The first participant in a clinical trial for a COVID-19 vaccine will receive the experimental vaccine on Monday (16 March), a United States (US) government official said.
The official also spoke on the condition of anonymity as the trial has not been publicly announced yet, according to an AP report earlier today. The National Institutes of Health (NIH) is funding the trial which will take place at the Kaiser Permanente Washington Health Research Institute in Seattle.
The trial is aimed to test whether the vaccine will show any potential side effects and to set the stage for a larger test.

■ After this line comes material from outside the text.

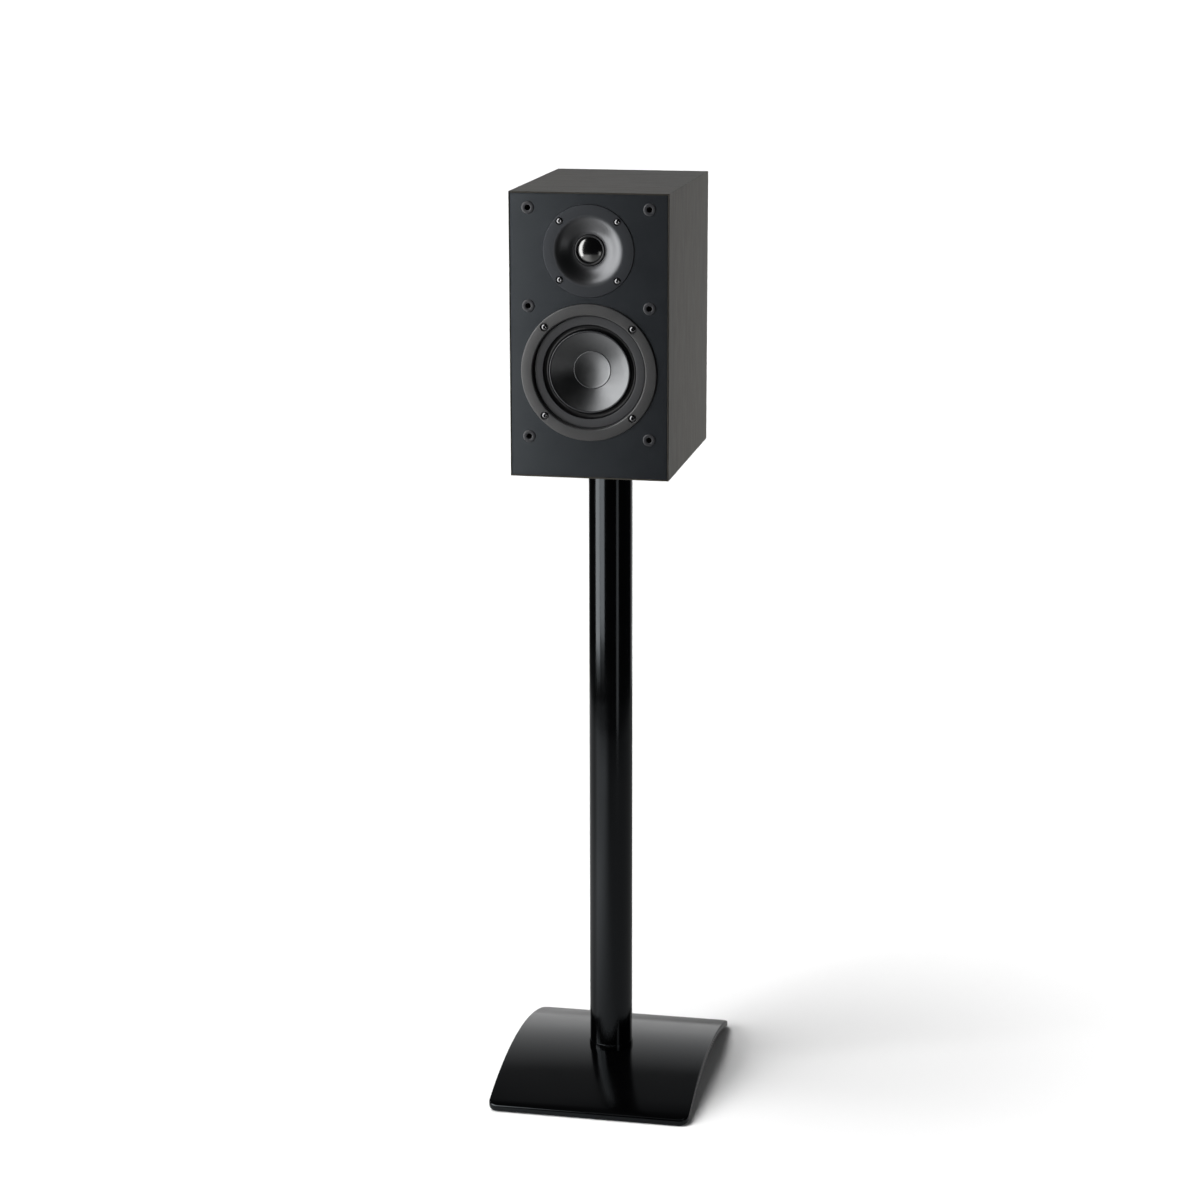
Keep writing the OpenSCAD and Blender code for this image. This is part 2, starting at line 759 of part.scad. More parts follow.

It will start with 45 young and healthy volunteers, in which they will be given different doses of shots co-developed by NIH and Moderna Inc.
AP highlighted in its report that participants will not get infected from the shots as they do not contain the virus itself.

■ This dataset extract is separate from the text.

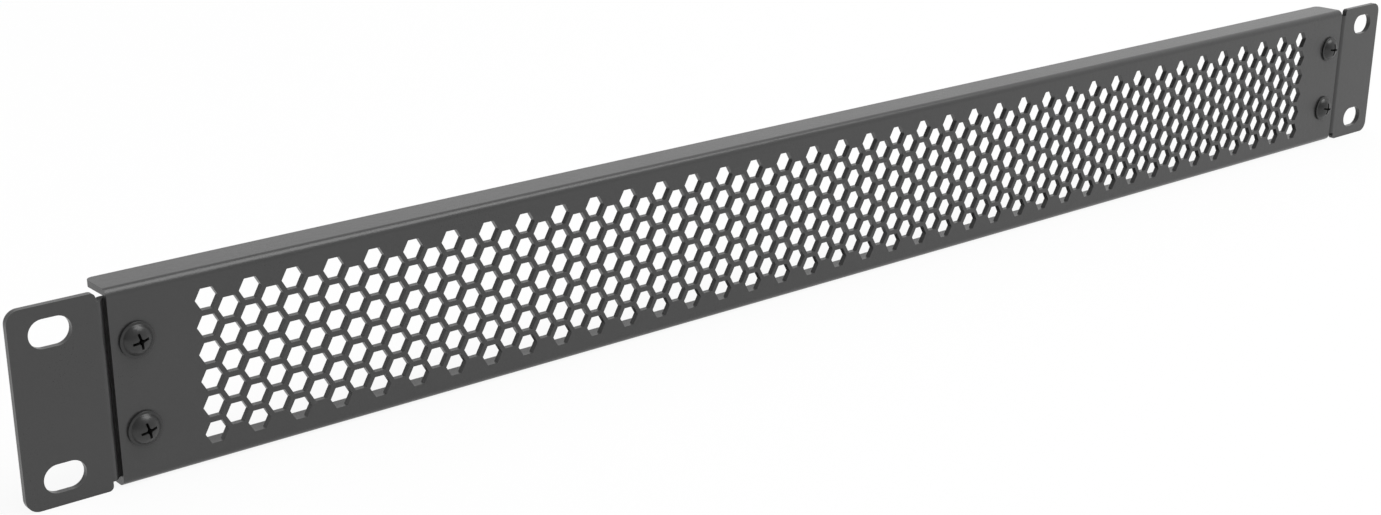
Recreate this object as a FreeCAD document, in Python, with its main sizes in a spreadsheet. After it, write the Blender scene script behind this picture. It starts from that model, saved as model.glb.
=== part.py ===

However, public health officials said that it could take a year to 18 months to fully validate any potential vaccine.
Meanwhile, dozens of research groups around the world are racing to develop a vaccine for the COVID-19 virus that has infected more than 160,000 people and killed about 6,516 people globally.
On 7 March, China said its first vaccines could be ready for ‘emergency use’ in April, VOA News reported. Director of the National Health Commission’s Science and Technology Development Center Zheng Zhongwei said dozens of China’s vaccine research institutions were involved in the vaccine development.
“According to our estimates, we are hopeful that in April some of the vaccines will enter clinical research or be of use in emergency situations,” said Mr Zheng.
Meanwhile, scientists in Israel are weeks away from developing a vaccine for the COVID-19 virus, The Jerusalem Post reported on 15 March. MIGAL research institute’s biotechnology group leader Dr Chen Katz said the new vaccine will go through a regulatory process including clinical trials and large-scale production.
“All we need to do is adjust the system to the new sequence,” he noted. “We are in the middle of this process, and hopefully in a few weeks we will have the vaccine in our hands. Yes, in a few weeks, if it all works, we would have a vaccine to prevent coronavirus.”
MIGAL CEO David Zigdon hinted that the vaccine can be made accessible to the general public as it is an oral vaccine, adding that it could achieve safety approval in 90 days.
A Canadian company Quebec City-based Medicago announced that it has produced a “vaccine candidate” to fight against the COVID-19 outbreak. Medicago said it could begin human trials as early as July after gaining approval by Health Canada and other agencies, CBC reported on 13 March.
Medicago uses “virus-like particles” — molecules that mimic the form of a virus, but without the infectious properties — that can trigger a human’s immune system to create antibodies that can fight the actual virus.
“We can produce a vaccine candidate very quickly once a pandemic is declared,” said Nathalie Landry, Medicago’s executive vice-president of scientific and medical affairs. “We can scale up very quickly and produce a large number of doses. If you think of influenza, for example, it takes anything from four to six months before vaccine doses are produced.”